Obama can redirect the ambitions of blacks. He can rescue the Civil Rights movement for blacks and put it back on the track that Martin Luther King intended when he said he dreamed of an America that judged people by the content of their character rather than the color of their skin. He can stop referring to blacks as “African Americans,” and accept that they are Americans, pure and simple. He stands as a primary example of someone who didn’t depend on government handouts and charity to get ahead. He came from nowhere to be elected President of the United States and the fact that his skin was black was no impediment.

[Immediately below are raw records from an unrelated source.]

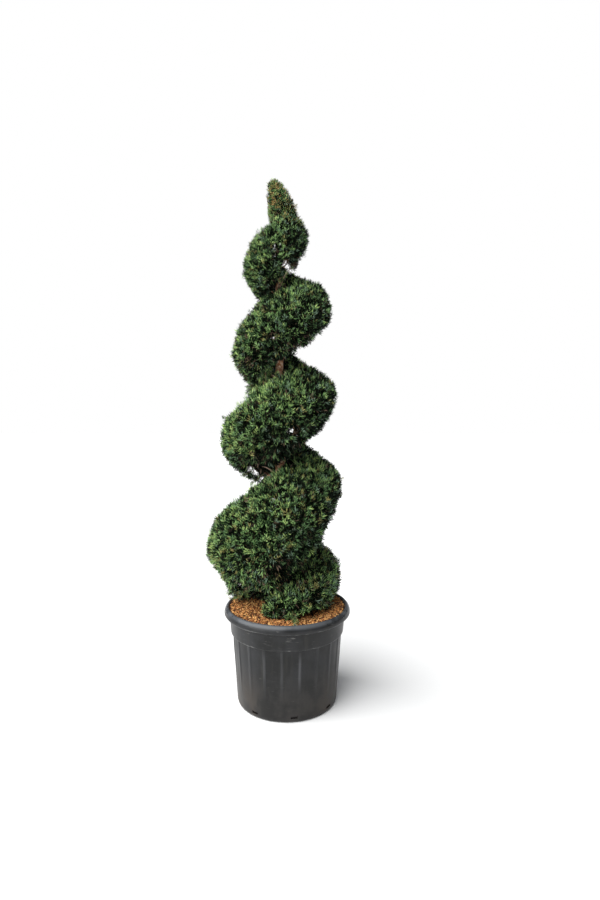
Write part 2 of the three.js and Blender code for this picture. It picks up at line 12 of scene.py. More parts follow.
import bpy
import numpy as np
from mathutils.kdtree import KDTree
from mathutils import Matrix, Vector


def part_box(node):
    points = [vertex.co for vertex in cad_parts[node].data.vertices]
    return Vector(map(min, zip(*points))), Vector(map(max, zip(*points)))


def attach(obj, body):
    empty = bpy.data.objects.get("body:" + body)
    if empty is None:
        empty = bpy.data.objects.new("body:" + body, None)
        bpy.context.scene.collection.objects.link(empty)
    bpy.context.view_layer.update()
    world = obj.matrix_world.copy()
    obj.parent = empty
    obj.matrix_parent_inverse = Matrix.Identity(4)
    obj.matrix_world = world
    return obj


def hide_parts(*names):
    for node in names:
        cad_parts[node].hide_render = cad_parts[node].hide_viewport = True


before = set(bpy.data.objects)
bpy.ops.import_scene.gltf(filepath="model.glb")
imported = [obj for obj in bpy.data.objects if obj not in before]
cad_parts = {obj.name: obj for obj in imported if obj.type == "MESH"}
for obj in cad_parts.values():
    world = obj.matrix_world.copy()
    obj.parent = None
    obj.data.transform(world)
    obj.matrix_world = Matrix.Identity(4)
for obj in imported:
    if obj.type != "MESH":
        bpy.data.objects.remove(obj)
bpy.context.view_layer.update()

TURN = 2 * math.pi
SEED = 5
UP = np.array([0.0, 0.0, 1.0])
CAMERA_AT = np.array([0.063, -2.84, 1.39])

# Pot, measured on its outer skin
POT_HEIGHT = 0.440
RIM_RADIUS = 0.310
LIP_DROP = 0.041
COLLAR_TOP_RADIUS = 0.284
COLLAR_FOOT_RADIUS = 0.276
COLLAR_DROP = 0.120
BODY_TOP_RADIUS = 0.268
BODY_FOOT_RADIUS = 0.240
FOOT_RADIUS = 0.230
FOOT_HEIGHT = 0.014
WALL = 0.005
POT_SIDES = 120
FLUTES = 20
FLUTE_DEPTH = 0.0025
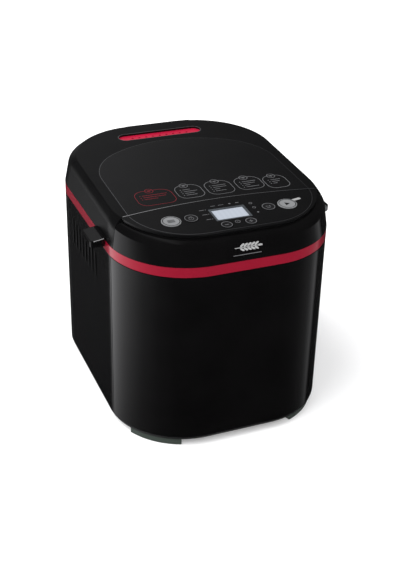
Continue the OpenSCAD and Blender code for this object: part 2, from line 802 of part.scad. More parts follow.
module pan_handle() color("#c4c6c8") {
  reach = pan_w / 2 + lug_t + 2.5 + 2.9;
  translate([0, oven_y, pivot_z]) {
    for (s = [-1, 1]) {
      translate([s > 0 ? pan_w / 2 - 3 : -reach, 0, 0]) rotate([0, 90, 0])
        cylinder(h = reach - pan_w / 2 + 3, r = wire_r);
      translate([s * reach, 0, 0]) sphere(wire_r);
      translate([s * reach, -handle_r + handle_bend, 0]) rotate([-90, 0, 0]) cylinder(h = handle_r - handle_bend, r = wire_r);
      translate([s * (reach - handle_bend), -handle_r + handle_bend, 0]) rotate([0, 0, s > 0 ? 270 : 180])
        rotate_extrude(angle = 90) translate([handle_bend, 0]) circle(wire_r);
    }
    translate([-reach + handle_bend, -handle_r, 0]) rotate([0, 90, 0]) cylinder(h = 2 * (reach - handle_bend), r = wire_r);
  }
}

// ---- lid ----

module inlay_outline(inset = 0) {
  // wide at the front joint, closing at the rear in one flat arc and two corner arcs
  w = inlay_w - inset;
  rc = inlay_corner_r - inset;
  rr = inlay_rear_r - inset;
  cy = inlay_rear - inlay_rear_r;
  ky = cy + sqrt(pow(rr - rc, 2) - pow(w - rc, 2));
  ux = (w - rc) / (rr - rc);
  uy = (ky - cy) / (rr - rc);
  for (s = [-1, 1]) translate([s * (w - rc), ky]) circle(rc);
  intersection() {
    translate([0, cy]) circle(rr);
    polygon([[0, cy], [rr * 2 * ux, cy + rr * 2 * uy], [-rr * 2 * ux, cy + rr * 2 * uy]]);
  }
  polygon([[-w, crease_y - 40], [w, crease_y - 40], [w, ky], [-w, ky]]);
}

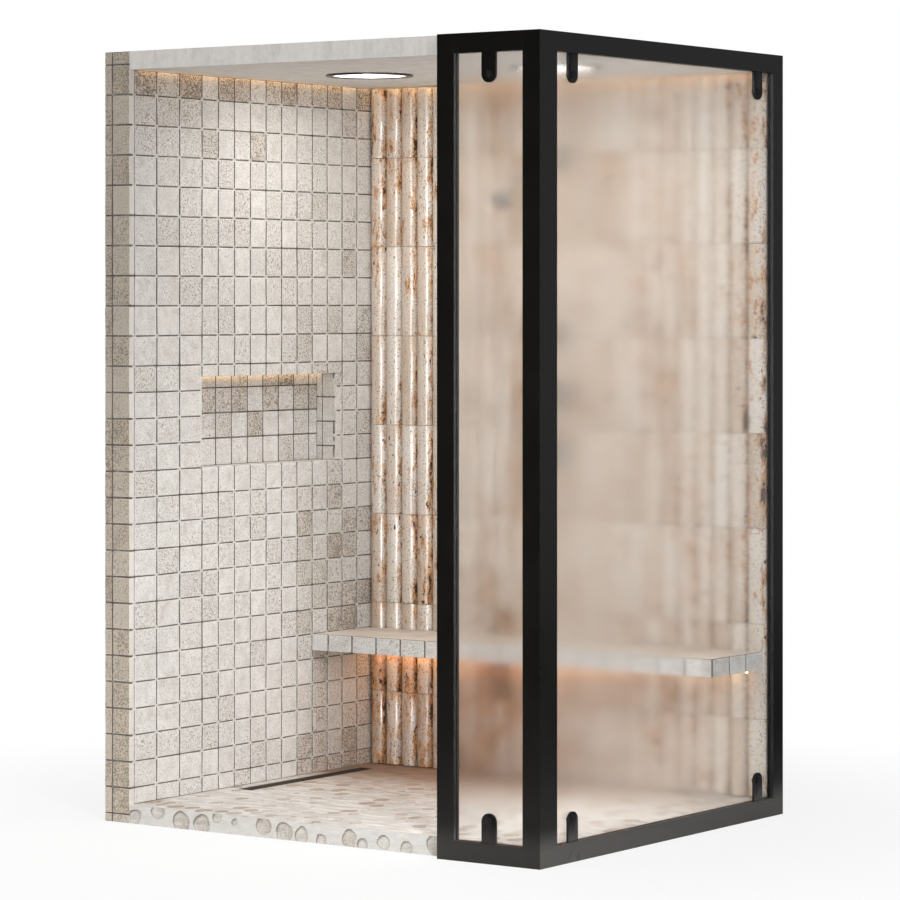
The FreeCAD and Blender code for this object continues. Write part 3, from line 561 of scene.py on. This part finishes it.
mortar = Finish("joint mortar")
mortar_place = mortar.place()
mortar_crumb = mortar.noise(mortar_place, 150.0, 4.0, 0.7)
mortar_patch = mortar.noise(mortar_place, 9.0, 2.0)
mortar_tone = mortar.ramp(
    mortar_crumb * 0.6 + mortar_patch * 0.4,
    (0.40, (0.085, 0.067, 0.052)), (0.53, (0.18, 0.15, 0.12)), (0.63, (0.46, 0.43, 0.39)))
mortar.surface(
    Base_Color=mortar_tone, Roughness=0.9, Normal=mortar.bump(mortar_crumb, 0.0015, 0.8))
mortar_back = 0.0045
mortar_x = wall_high.x - mortar_back
wall_mortar = blocks("left_wall_mortar", [
    ((wall_low.x, wall_low.y, wall_low.z), (mortar_x, niche_y[0], wall_high.z)),
    ((wall_low.x, niche_y[1], wall_low.z), (mortar_x, wall_high.y, wall_high.z)),
    ((wall_low.x, niche_y[0], wall_low.z), (mortar_x, niche_y[1], niche_z[0])),
    ((wall_low.x, niche_y[0], niche_z[1]), (mortar_x, niche_y[1], wall_high.z)),
    ((end_low.x, end_low.y + mortar_back, end_low.z), (mortar_x, end_high.y, end_high.z))],
    mortar.material)
lime = Finish("pale lime dab")
lime_crumb = lime.noise(lime.place(), 260.0, 3.0, 0.6)
lime.surface(
    Base_Color=lime.ramp(lime_crumb, (0.35, (0.46, 0.44, 0.41)), (0.6, (0.74, 0.72, 0.69))),
    Roughness=0.85, Normal=lime.bump(lime_crumb, 0.001, 0.5))
lime_dabs = []
lime_margin = 0.01
lime_ends = 0.02
lime_share = 0.85
lime_least = 0.012
lime_spread = 0.006
lime_sunk = 0.0014
for y in column_joints:
    for z in row_joints:
        in_niche = (niche_y[0] - lime_margin < y < niche_y[1] + lime_margin
                    and niche_z[0] - lime_margin < z < niche_z[1] + lime_margin)
        in_sight = wall_low.z + lime_ends < z < wall_high.z - lime_ends and not in_niche
        if in_sight and tile_chance.random() < lime_share:
            reach = lime_least + lime_spread * tile_chance.random()
            size = (tile_depth - lime_sunk, reach, reach * 0.75)
            lime_dabs.append(((wall_low.x, y, z), size, (0, 0, 0), 0.0))
lime_set = scatter(
    "left_wall_lime", tile_tree, lime_dabs, tilt=0.03, wear=0.0012, seed=17, material=lime.material)
tiled(wall_mortar, lime_set)


# Niche
# The same tiles line the back and the four reveals of a long pocket. A light line in its top
# rear edge washes the top row.
reveal_low, reveal_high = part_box("niche_reveal_strips")
niche_tiles = []
niche_tone = (0.30, 0.40, 0.62, 0.65)
niche_rows = [niche_z[0] + 0.005 + row_pitch * row for row in range(1, 4)]
reveal_rows = [z - row_pitch / 2 for z in niche_rows]
niche_columns = [niche_y[0] + column_pitch * column for column in range(1, 9)]
light_room = 0.03
light_slot = 0.017
reveal_split = reveal_low.x + 0.032
for y0, y1 in spans(niche_columns, *niche_y, tile_joint):
    for number, (z0, z1) in enumerate(spans(niche_rows, *niche_z, row_joint)):
        place = (niche_low.x, (y0 + y1) / 2, (z0 + z1) / 2)
        size = (tile_depth, y1 - y0, z1 - z0)
        niche_tiles.append((place, size, (0, 0, 0), drawn_tone(niche_tone[number])))


def reveal_tile(place, width, height, turn):
    """One pale tile on a reveal, turned to face into the niche."""
    tone = tile_chance.random() * 0.4
    niche_tiles.append((place, (tile_depth, width, height), turn, tone))


for x0, x1 in (
        (reveal_low.x + tile_depth, reveal_split - 0.001),
        (reveal_split + 0.001, wall_high.x - 0.001)):
    x = (x0 + x1) / 2
    for z0, z1 in spans(reveal_rows, *niche_z, row_joint):
        z = (z0 + z1) / 2
        reveal_tile((x, niche_y[1] + tile_depth, z), x1 - x0, z1 - z0, (0, 0, -quarter_turn))
        reveal_tile((x, niche_y[0] - tile_depth, z), x1 - x0, z1 - z0, (0, 0, quarter_turn))
    for y0, y1 in spans(niche_columns, *niche_y, tile_joint):
        y = (y0 + y1) / 2
        reveal_tile((x, y, niche_z[0] - tile_depth), y1 - y0, x1 - x0, (0, -quarter_turn, 0))
        if x0 > reveal_low.x + light_room:
            reveal_tile((x, y, niche_z[1] + tile_depth), y1 - y0, x1 - x0, (0, quarter_turn, 0))
niche_facing = scatter(
    "niche_tiling", tile_tree, niche_tiles, tilt=0.008, wear=0.0016, seed=7,
    material=limestone.material)
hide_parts("niche_back_tile_sheets", "niche_reveal_strips")
niche_foot = niche_z[0] - tile_depth
niche_ends = (niche_y[0] - tile_depth, niche_y[1] + tile_depth)
niche_mortar = blocks("niche_mortar", [
    ((niche_low.x, niche_y[0], niche_z[0]), (niche_high.x - mortar_back, niche_y[1], niche_z[1])),
    ((reveal_low.x, niche_ends[0], niche_foot),
     (wall_low.x, niche_ends[1], niche_z[0] - mortar_back)),
    ((reveal_low.x, niche_y[1] + mortar_back, niche_z[0]), (wall_low.x, niche_ends[1], niche_z[1])),
    ((reveal_low.x, niche_ends[0], niche_z[0]), (wall_low.x, niche_y[0] - mortar_back, niche_z[1])),
    ((niche_high.x + light_slot, niche_ends[0], niche_z[1] + mortar_back),
     (wall_low.x, niche_ends[1], niche_z[1] + tile_depth))], mortar.material)
tiled(niche_facing, niche_mortar)


# Travertine wall
# Half-round mouldings of unfilled travertine, 300 mm long and bonded in straight courses, with
# open pores, rust along the seams and hairline butt joints.
stone_low, stone_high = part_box("travertine_mouldings")
flute_pitch = 0.064
flute_count = round((stone_high.x - stone_low.x) / flute_pitch)
flute_base = 0.010
flute_rise = stone_high.y - stone_low.y - flute_base
course_joint = 0.0008
course_height = 0.300
course_start = 0.306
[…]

I hope that his speech before the NAACP was more than just rhetoric, and I have to believe that it was, because that wasn’t the place where such language could be conceived as popular. I have to believe that Obama really meant what he said. If he did, he could be leading the nation into a bright new future of racial harmony. However, the proof is in the pudding. Obama has said he's a healor and wants to reach out. If he reaches out to Messrs. Cosby, Sowell, Connerly, and Steele we'll know he's an honest man who means what he says. If not, then he it will be more proof that he's the pied piper of Hamelin, and that will be more than just sad for our country.